Writers tried to find the inner vs. outer binary relationship, and in Heian
society produced "mundane vs. alien" -- mundane being Japanese culture,
alien Chinese. This was owing to the Heian court being a closed society.
I pointed out that, if it's a closed society, all the various cultural and
social variations must be found within it, so it isn't just mundane vs.
alien, as Japanese vs. Chinese. The Heian court was very sinified, to the
point that the "rustics" of nearby provinces were more foreign than the
Chinese court was. If we take "mundane" to be "the familiar" and the
"alien" to be "the exotic", then in terms of the Heian court it was the
opposite of what the writer intended. The other world wasn't Chinese, it was
rustic Japan. So the binary becomes "familiar vs. exotic" -- the irony being
that the familiar was foreign, and the exotic was Japanese.
Japan created its own interface with Chinese things, so the rustic in Japan
was more alien to court society than the Chinese were.
Also, given the closed society, you find all the microcosms there; the
importance of rank and connection to qualify for title and position and
acceptance. You were just as much on the outs *within* the Heian court if
you were at such-and-such a level as would be the rustic to the Heian social
milieu en toto. In this case, the binary becomes "center vs. periphery"
Another binary that came up was mundane vs. boredom, and the importance of
boredom as a motivation for cultural development became obvious. Think of
high French court culture of the 17 and 18th centuries; surely these people
had too much leisure in their lives, so their poetry and balls and so on,
their pastimes and hobbies and games, were the product of a desire to
The same with Japan, with its endless list of parlour games (all the various
matchings) all the poetry, the great number of monogatari (writings meant to
be passed around and read for entertainment). The pillowbook is classic in
this display of ways to stave off boredom. And why else would one of the
classics of the period be called "Essays in Idleness"?
Now... about the Pillowbook.
Are these randomly ordered texts really random? They aren't sequential,
they're all over the map. So... why the order they're in? And who decided
this was the "proper" order (and why?) There are extant Makura text
traditions with a different organization (if the "main text" is ABCDEF,
there are also BDKFAC and FACBE and so on). This shows that people have
played the game, but the question becomes, why were they ordered THAT way,
Something that doesn't come across in the translation at all is that the
text is written entirely in present tense, even when it recounts past
events. In conventional J. lit, this is a method to drag the reader in, to
collapse the distance, and make the reader an observer at the spot and
instant of the events, but Sei uses it for a different reason, to separate
herself from the material.
It makes her our virtual companion, she's with us on the outside (even as
she figures in the tale she's recounting), rather than inside the story.

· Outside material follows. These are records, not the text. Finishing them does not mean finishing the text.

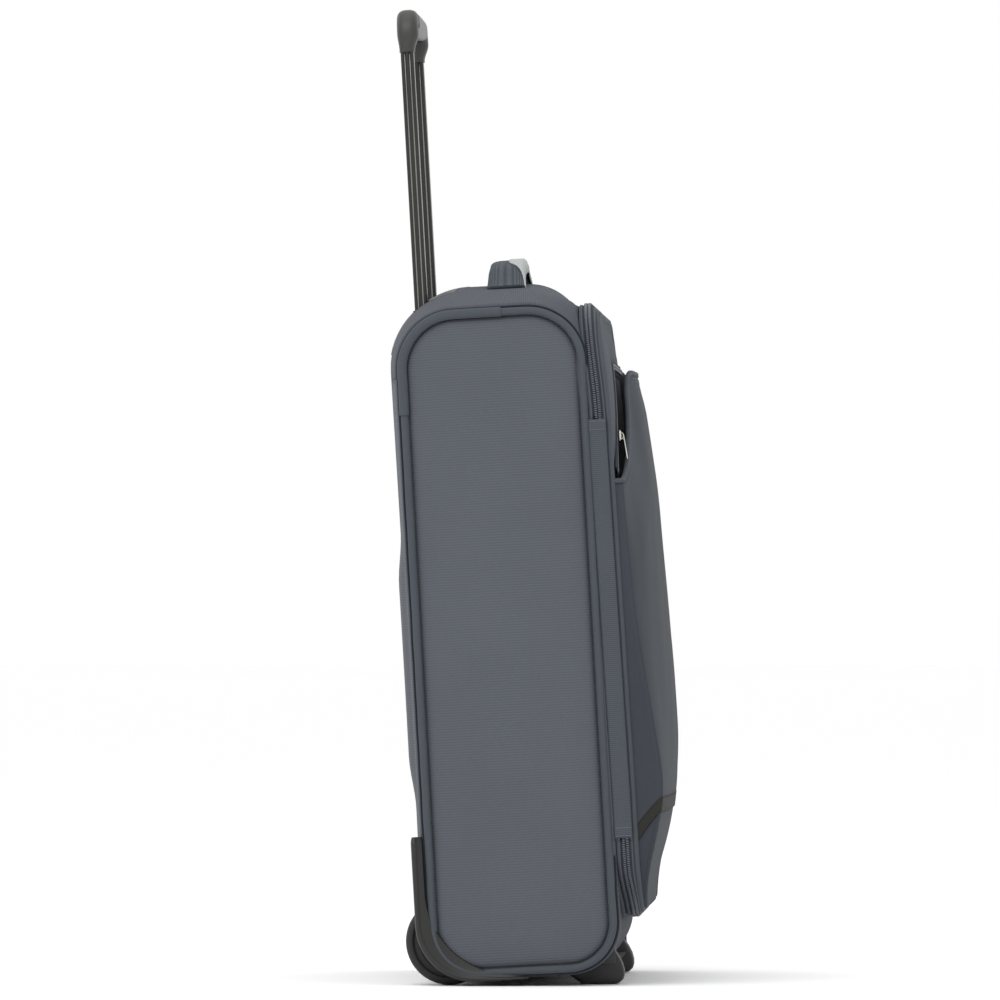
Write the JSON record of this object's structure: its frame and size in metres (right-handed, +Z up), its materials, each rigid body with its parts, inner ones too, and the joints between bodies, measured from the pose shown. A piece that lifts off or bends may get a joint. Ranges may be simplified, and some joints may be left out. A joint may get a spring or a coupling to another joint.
{
  "type": "softside upright suitcase",
  "caption": "Softside two-wheeled upright suitcase with zipped fabric-hinged lid, front pocket, carry handle and telescopic pull handle.",
  "frame": {"origin": "centre of the footprint, on the ground that the wheels and feet stand on", "axes": "+Z up, the case's front with its lid and pocket faces -Y, +X to the right seen from the front, hinge side of the lid at -X"},
  "size_m": [0.4011, 0.2167, 0.7405],
  "materials": {
    "side_fabric": "ribbed weave",
    "trim_fabric": "smooth binding",
    "lid_fabric": "ribbed weave",
    "band_fabric": "smooth webbing",
    "lining_fabric": "plain lining",
    "zip_tape": "tape and nylon coil",
    "shell_plastic": "fine grain",
    "grip_plastic": "satin",
    "grip_insert": "satin",
    "tube_paint": "gloss black anodised",
    "tyre_rubber": "matte",
    "steel": "bright",
    "zip_metal": "satin nickel"
  },
  "bodies": {
    "case_body": {"side_panel_left": "side_fabric", "side_panel_right": "side_fabric", "back_panel": "side_fabric", "top_panel": "side_fabric", "front_flange": "side_fabric", "hinge_strip": "side_fabric", "bottom_panel": "side_fabric", "piping_left": "trim_fabric", "piping_right": "trim_fabric", "corner_binding_left": "trim_fabric", "corner_binding_right": "trim_fabric", "carry_handle": "trim_fabric", "lining_back": "lining_fabric", "lining_walls": "lining_fabric", "packing_straps": "lining_fabric", "body_zip": "zip_tape", "tube_housing": "shell_plastic", "handle_base": "shell_plastic", "corner_guard_left": "shell_plastic", "corner_guard_right": "shell_plastic", "wheel_housing_left": "shell_plastic", "wheel_housing_right": "shell_plastic", "foot_left": "shell_plastic", "foot_right": "shell_plastic", "back_board": "shell_plastic", "outer_tube_left": "tube_paint", "outer_tube_right": "tube_paint", "wheel_axles": "steel", "frame_wire": "steel", "foot_screws": "steel"},
    "middle_stage": {"middle_tube_left": "tube_paint", "middle_tube_right": "tube_paint", "middle_lock_blocks": "shell_plastic"},
    "upper_stage": {"upper_tube_left": "tube_paint", "upper_tube_right": "tube_paint", "upper_lock_blocks": "shell_plastic", "grip_shell": "grip_plastic", "grip_cover": "grip_insert"},
    "grip_button_body": {"grip_button": "grip_plastic", "push_rods": "steel"},
    "wheel_left": {"tyre_left": "tyre_rubber", "hub_left": "shell_plastic"},
    "wheel_right": {"tyre_right": "tyre_rubber", "hub_right": "shell_plastic"},
    "lid": {"lid_gusset": "lid_fabric", "lid_panel": "lid_fabric", "lid_piping": "trim_fabric", "lid_zip": "zip_tape", "lid_lining": "lining_fabric", "pocket_panel": "lid_fabric", "pocket_sides": "lid_fabric", "black_band": "band_fabric", "lower_panel": "lid_fabric", "pocket_zip": "zip_tape"},
    "zip_slider_upper": {"main_slider_upper": "zip_metal"},
    "zip_slider_lower": {"main_slider_lower": "zip_metal"},
    "zip_pull_upper": {"main_pull_upper": "zip_metal"},
    "zip_pull_lower": {"main_pull_lower": "zip_metal"},
    "pocket_zip_slider": {"pocket_slider": "zip_metal"},
    "pocket_zip_pull": {"pocket_pull": "zip_metal"}
  },
  "joints": [
    {"name": "middle_stage_slide", "type": "slide", "parent": "case_body", "child": "middle_stage", "axis": [0, 0.0558, 0.9984], "range_m": [0, 0.2]},
    {"name": "upper_stage_slide", "type": "slide", "parent": "middle_stage", "child": "upper_stage", "axis": [0, 0.0558, 0.9984], "range_m": [-0.181, 0]},
    {"name": "grip_button_press", "type": "slide", "parent": "upper_stage", "child": "grip_button_body", "axis": [0, -0.0558, -0.9984], "range_m": [0, 0.0035], "stiffness_N_per_m": 800, "springref_m": -0.002},
    {"name": "wheel_left_spin", "type": "hinge", "parent": "case_body", "child": "wheel_left", "pos_m": [-0.166, 0.0605, 0.033], "axis": [1, 0, 0], "continuous": true},
    {"name": "wheel_right_spin", "type": "hinge", "parent": "case_body", "child": "wheel_right", "pos_m": [0.166, 0.0605, 0.033], "axis": [1, 0, 0], "continuous": true},
    {"name": "lid_hinge", "type": "hinge", "parent": "case_body", "child": "lid", "pos_m": [-0.198, -0.06121, 0.26816], "axis": [0, -0.0558, -0.9984], "range_deg": [0, 170], "deforming": ["hinge_strip"]},
    {"name": "zip_slider_upper_slide", "type": "slide", "parent": "case_body", "child": "zip_slider_upper", "axis": [0, 0.0558, 0.9984], "range_m": [0, 0.12]},
    {"name": "zip_slider_lower_slide", "type": "slide", "parent": "case_body", "child": "zip_slider_lower", "axis": [0, -0.0558, -0.9984], "range_m": [0, 0.17]},
    {"name": "zip_pull_upper_swing", "type": "hinge", "parent": "zip_slider_upper", "child": "zip_pull_upper", "pos_m": [0.2005, -0.05805, 0.32207], "axis": [0, -0.9984, 0.0558], "range_deg": [0, 120]},
    {"name": "zip_pull_lower_swing", "type": "hinge", "parent": "zip_slider_lower", "child": "zip_pull_lower", "pos_m": [0.2005, -0.05956, 0.29511], "axis": [0, -0.9984, 0.0558], "range_deg": [0, 120]},
    {"name": "pocket_slider_slide", "type": "slide", "parent": "lid", "child": "pocket_zip_slider", "axis": [0.7936, 0.034, 0.6075], "range_m": [-0.015, 0.075]},
    {"name": "pocket_pull_swing", "type": "hinge", "parent": "pocket_zip_slider", "child": "pocket_zip_pull", "pos_m": [-0.145, -0.07195, 0.41379], "axis": [-0.6084, 0.0443, 0.7924], "range_deg": [0, 130]}
  ]
}
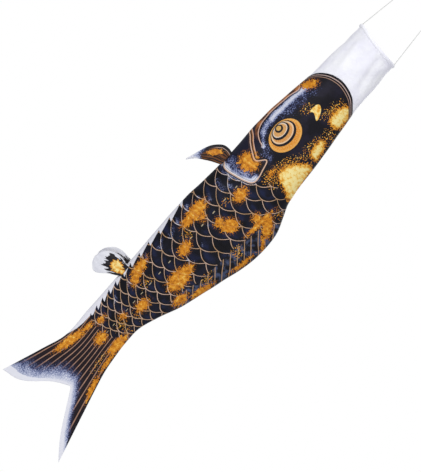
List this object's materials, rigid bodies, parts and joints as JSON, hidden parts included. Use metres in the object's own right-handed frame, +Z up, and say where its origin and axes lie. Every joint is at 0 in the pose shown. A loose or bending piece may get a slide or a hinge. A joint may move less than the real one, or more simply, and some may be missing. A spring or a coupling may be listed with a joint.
{
  "type": "carp streamer",
  "caption": "Carp-shaped cloth windsock with an open hooped mouth, sewn fins and a forked tail, hung from a swivel snap hook by a two-legged cord bridle.",
  "frame": {"origin": "where the snap hook bears on what carries it, inside the top of its bow", "axes": "+Z up along the hanging streamer towards the hook, +X to the fish's back, -X to its belly, -Y to its left flank"},
  "size_m": [0.2333, 0.1046, 1.2718],
  "materials": {
    "printed_nylon": "thin nylon printed in black, navy and gold, slightly glossy",
    "fin_nylon": "thin nylon printed in black with white and gold",
    "white_nylon": "unprinted white nylon, slightly translucent",
    "cord": "braided white cord",
    "hoop_plastic": "white plastic-coated hoop",
    "steel": "bright plated steel"
  },
  "bodies": {
    "hanger": {"snap_hook": "steel", "gate_pin": "steel", "gate_spring": "steel"},
    "gate": {"gate": "steel"},
    "swivel": {"swivel_eye": "steel"},
    "spreader": {"bridle_spreader": "steel"},
    "bridle": {"hitch_chin": "cord", "hitch_nape": "cord", "bridle_cord_chin": "cord", "bridle_cord_nape": "cord", "knot_chin": "cord", "knot_nape": "cord"},
    "head": {"mouth_hoop": "hoop_plastic", "hoop_joiner": "hoop_plastic", "mouth_hem_left": "white_nylon", "mouth_hem_right": "white_nylon", "mouth_sleeve_left": "white_nylon", "mouth_sleeve_right": "white_nylon", "head_panel_left": "printed_nylon", "head_panel_right": "printed_nylon", "hoop_loop_chin": "cord", "hoop_loop_nape": "cord"},
    "flank": {"flank_panel_left": "printed_nylon", "flank_panel_right": "printed_nylon"},
    "rear": {"rear_panel_left": "printed_nylon", "rear_panel_right": "printed_nylon"},
    "tail": {"tail_panel_left": "printed_nylon", "tail_panel_right": "printed_nylon"},
    "pectoral_left": {"pectoral_fin_left": "fin_nylon"},
    "pectoral_right": {"pectoral_fin_right": "fin_nylon"},
    "pelvic_left": {"pelvic_fin_left": "fin_nylon"},
    "pelvic_right": {"pelvic_fin_right": "fin_nylon"}
  },
  "joints": [
    {"name": "gate_open", "type": "hinge", "parent": "hanger", "child": "gate", "pos_m": [-0.0086, 0, -0.0225], "axis": [0, 1, 0], "range_deg": [0, 35], "stiffness_Nm_per_rad": 0.004, "springref_deg": -34.38},
    {"name": "swivel_spin", "type": "hinge", "parent": "hanger", "child": "swivel", "pos_m": [0, 0, -0.0271], "axis": [0, 0, 1], "continuous": true},
    {"name": "spreader_swing", "type": "hinge", "parent": "swivel", "child": "spreader", "pos_m": [0, 0, -0.04215], "axis": [0, 1, 0], "range_deg": [-95, 60]},
    {"name": "bridle_sway", "type": "hinge", "parent": "spreader", "child": "bridle", "pos_m": [0, 0, -0.07615], "axis": [1, 0, 0], "range_deg": [-60, 60]},
    {"name": "mouth_yaw", "type": "hinge", "parent": "bridle", "child": "head", "pos_m": [-0.0037, 0, -0.27115], "axis": [0.9884, 0, -0.1519], "range_deg": [-35, 35]},
    {"name": "head_bend", "type": "hinge", "parent": "head", "child": "flank", "pos_m": [0.01707, 0, -0.66273], "axis": [0.9996, 0, 0.0279], "range_deg": [-18, 18]},
    {"name": "rear_bend", "type": "hinge", "parent": "flank", "child": "rear", "pos_m": [0.00573, 0, -0.84511], "axis": [0.9996, 0, 0.0279], "range_deg": [-22, 22]},
    {"name": "tail_bend", "type": "hinge", "parent": "rear", "child": "tail", "pos_m": [-0.01339, 0, -0.99371], "axis": [0.9996, 0, 0.0279], "range_deg": [-28, 28]},
    {"name": "pectoral_left_flap", "type": "hinge", "parent": "head", "child": "pectoral_left", "pos_m": [-0.06505, -0.01473, -0.625], "axis": [-0.0139, -0.0008, 0.9999], "range_deg": [-12, 40]},
    {"name": "pelvic_left_flap", "type": "hinge", "parent": "rear", "child": "pelvic_left", "pos_m": [-0.05903, -0.01071, -0.914], "axis": [-0.0465, -0.0656, 0.9968], "range_deg": [-6, 40]},
    {"name": "pectoral_right_flap", "type": "hinge", "parent": "head", "child": "pectoral_right", "pos_m": [-0.06505, 0.01473, -0.625], "axis": [0.0139, -0.0008, -0.9999], "range_deg": [-12, 40]},
    {"name": "pelvic_right_flap", "type": "hinge", "parent": "rear", "child": "pelvic_right", "pos_m": [-0.05952, 0.01135, -0.904], "axis": [0.0473, -0.0627, -0.9969], "range_deg": [-6, 40]}
  ]
}
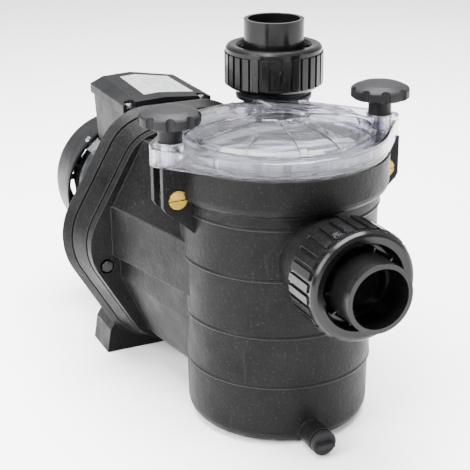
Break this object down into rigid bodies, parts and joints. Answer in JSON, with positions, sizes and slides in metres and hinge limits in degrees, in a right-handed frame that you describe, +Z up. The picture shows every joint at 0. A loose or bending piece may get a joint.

There's a scene at the court where everyone is sewing some garment, and Sei
sews her part wrong so it doesn't come together, and there is laughter...
but in historical context, they're sewing a mofu, a shroud for Empress
Teishi's father, Michitaka. His death, while a personal tragedy, is also
full of other context; with his death, Teishi has lost her most powerful
backer, and her uncle Michinaga takes over supporting *his* daughter Soshi;
so his death mean's the fall of Teishi's star, and the loss of importance
and preeminence of her entire salon, including Sei Shonagon... but Sei
writes this in a lighthearted mode to make herself the butt of humor to take
the edge off of what it all means, something that no one in Heian society
reading it would miss. This shows that Sei was not just a good observer, she
was also a good politician. It also might show that she was incapable of
dealing with the reality and sadness of the situation, but whether that was
due to a pathology or a need to present another face to the audience, we
just don't know.
Besides, she kept writing after Teishi's death (Teishi died in 1000 in
childbirth at the age of 24). Who was her audience?